Chapter IX. The Schooling Of The Apostles. The Mission To The Cities.
The point we have now reached in the history is marked by a signal change as well in the form of our Lord's teaching as in the outer tenour of His life. His discourses are no longer a string of positive precepts, but they consist largely of parables, commonly closing with a moral put into a striking, not to say a paradoxical, form. His way of life is altered also, it is no longer that of a resident of Capernaum, but that of a wayfarer undertaking considerable journeys, accompanied by the Twelve who had left all to follow Him. Outward circumstances, such as danger from the side of Herod, may have had influence in bringing this latter change about, but all things fell together to further the kind of education desired for the Twelve. This change from a stationary life to a wandering one was conducive to the growth of certain qualities valuable for the founders of a Church. These [pg 271] qualities we find conspicuously displayed by the Apostles in the Acts, and we may ask whether they had not acquired them in this course of practical education, and also whether our Lord did not frame this course with a view to its educational effects, and the fitting of the Apostles for their work. Was it of pure accident that all this came about?

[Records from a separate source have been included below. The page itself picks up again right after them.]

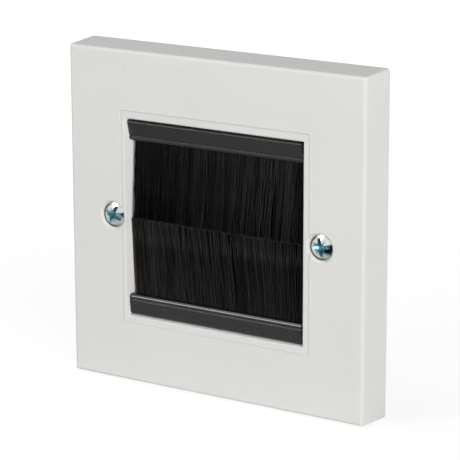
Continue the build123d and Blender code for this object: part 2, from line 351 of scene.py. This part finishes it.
def grouped(rng, count, ends, x):
    """Parts the run between the ends unevenly: the parts' centres, and which part each x lies in."""
    low, high = ends
    widths = rng.uniform(0.5, 1.6, count)
    edges = low + (high - low) * np.concatenate([[0], np.cumsum(widths) / widths.sum()])
    return (edges[:-1] + edges[1:]) / 2, np.clip(np.searchsorted(edges, x) - 1, 0, count - 1)


def between(start, end, share):
    """Places on the way from start to end: a row for each filament, a column for each share."""
    return start[:, None] + np.outer(end - start, share)


def tube_faces(count, downward):
    """Corners of the tubes' sides and of the caps at their tips, wound to face outwards."""
    sides = []
    for ring in range(filament_rings - 1):
        low, high = ring * filament_sides, (ring + 1) * filament_sides
        for corner in range(filament_sides):
            after = (corner + 1) % filament_sides
            sides.append([low + corner, low + after, high + after, high + corner])
    sides = np.array(sides)
    cap = np.arange(filament_sides) + (filament_rings - 1) * filament_sides
    if downward:
        sides, cap = sides[:, ::-1], cap[::-1]
    first = np.arange(count) * filament_rings * filament_sides
    return (first[:, None, None] + sides).reshape(-1, 4), first[:, None] + cap


def tube_mesh(name, paths, thickness, turn, downward):
    """One mesh of tubes. paths has the places of each tube's rings, and turn is the tube's own twist."""
    angles = np.arange(filament_sides) * 2 * math.pi / filament_sides + math.pi / 2
    angles = (angles + turn[:, None])[:, None, :]
    reach = thickness[:, None, None]
    points = np.repeat(paths[:, :, None, :], filament_sides, axis=2)
    points[..., 0] += reach * np.cos(angles)
    points[..., 1] += reach * np.sin(angles)
    sides, caps = tube_faces(len(paths), downward)
    loops = np.concatenate([sides.reshape(-1), caps.reshape(-1)])
    cap_starts = sides.size + np.arange(len(caps)) * filament_sides
    starts = np.concatenate([np.arange(len(sides)) * 4, cap_starts])
    mesh = bpy.data.meshes.new(name)
    mesh.vertices.add(points.size // 3)
    mesh.vertices.foreach_set("co", points.reshape(-1) * MM)
    mesh.loops.add(len(loops))
    mesh.loops.foreach_set("vertex_index", loops.astype(np.int32))
    mesh.polygons.add(len(starts))
    mesh.polygons.foreach_set("loop_start", starts.astype(np.int32))
    mesh.update(calc_edges=True)
    mesh.validate()
    mesh.polygons.foreach_set("use_smooth", np.arange(len(mesh.polygons)) < len(sides))
    return mesh


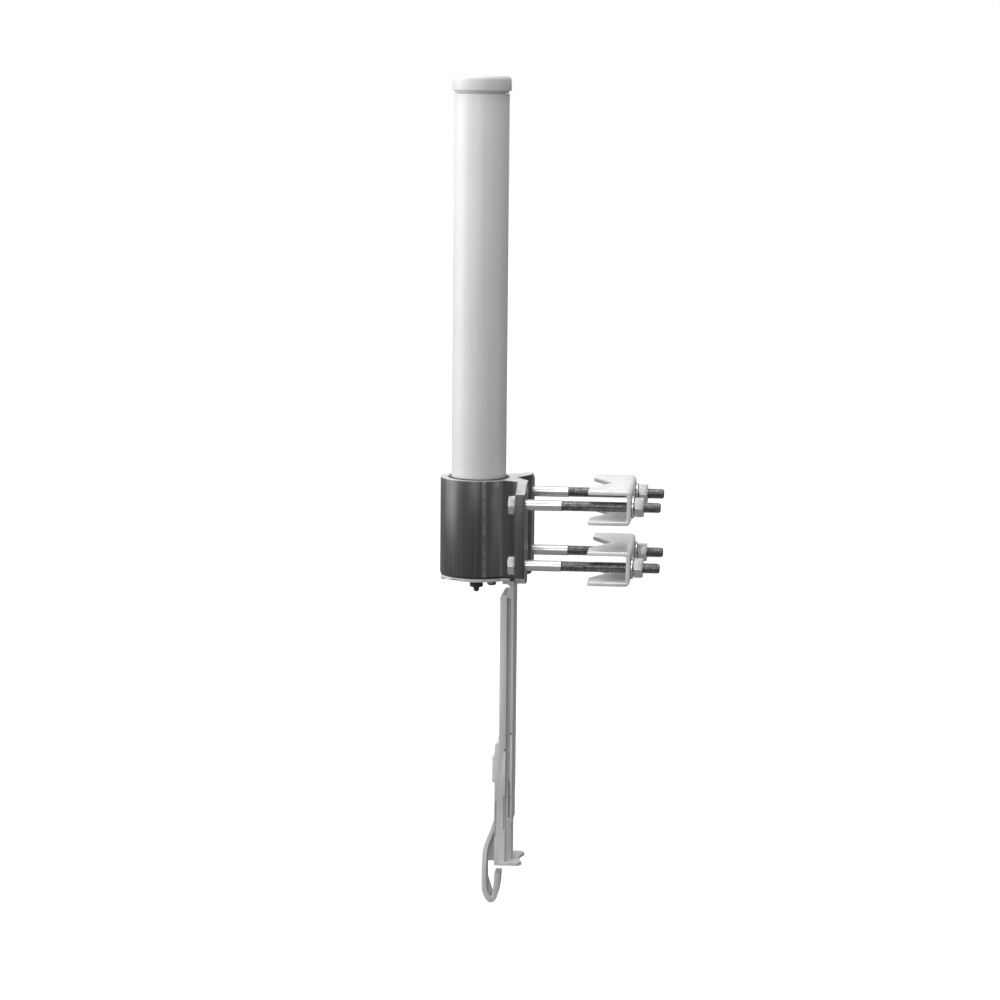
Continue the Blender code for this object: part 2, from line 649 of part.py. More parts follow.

We can also, although with less positiveness, draw some inferences from the courses which our Lord avoided taking as well as from those which He took. When we are disposed to wonder why our Lord did not take some particular step, it is a good plan to consider what would have come about if He had done so. We shall often find that the proposed course would have had an ultimate effect, very different from that immediate and obvious one which had at first occurred to us. So, by examining the educational consequences which would have resulted from certain courses that were not taken we shall, I think, learn something about what to avoid in education ourselves. Although the education of the Apostles is a purpose ever in our Lord's view, yet it is only now and then that we are plainly told that something was said or done for the Apostles' sakes. This silence as to the effect which is aimed at is, in education, often a necessity. If a pupil is told by his master that he is put through certain studies, not that he may learn the subject, but that he may perfect [pg 272] himself in certain mental motions and improve his capacities, he is apt to be made self-conscious and coxcombical or else, feeling satisfied that his mind and capacities are very well as they are, he gives small attention to what he is told.
From the very first we have seen indications that our Lord was divining the natures of men, selecting them with a forecast to their coming work, and fitting them to receive and promulgate His revelation of God. But this inner purpose, which, until the Twelve are called, has lain underground, now crops out on the surface and forces itself into view; and we feel bound to ask of every subsequent incident in the sacred History, “How was the Apostles' character influenced by this?”
I have spoken of the “Schooling of the Apostles” for want of a better phrase, but the mental changes wrought in the disciples by their Master's company constitute a very different sort of schooling from what commonly goes by the name. They receive no doctrinal instruction in dogmatic form, they obtain nothing which they can display, they are shewn no new system for dealing with the problems of life, nor are they given fresh views about the Messiah. Those who come asking “What they are to do?” are always told that they already know, or should know, this very well of themselves. Among the great Teachers of the world there is hardly one, whose chosen pupils have [pg 273] received so few tenets in a formulated shape as those of Christ; and yet the Apostles at the time of the Ascension have undergone a transformation, compared with what they were when our Lord first found them, greater than was ever wrought in men in the same time before.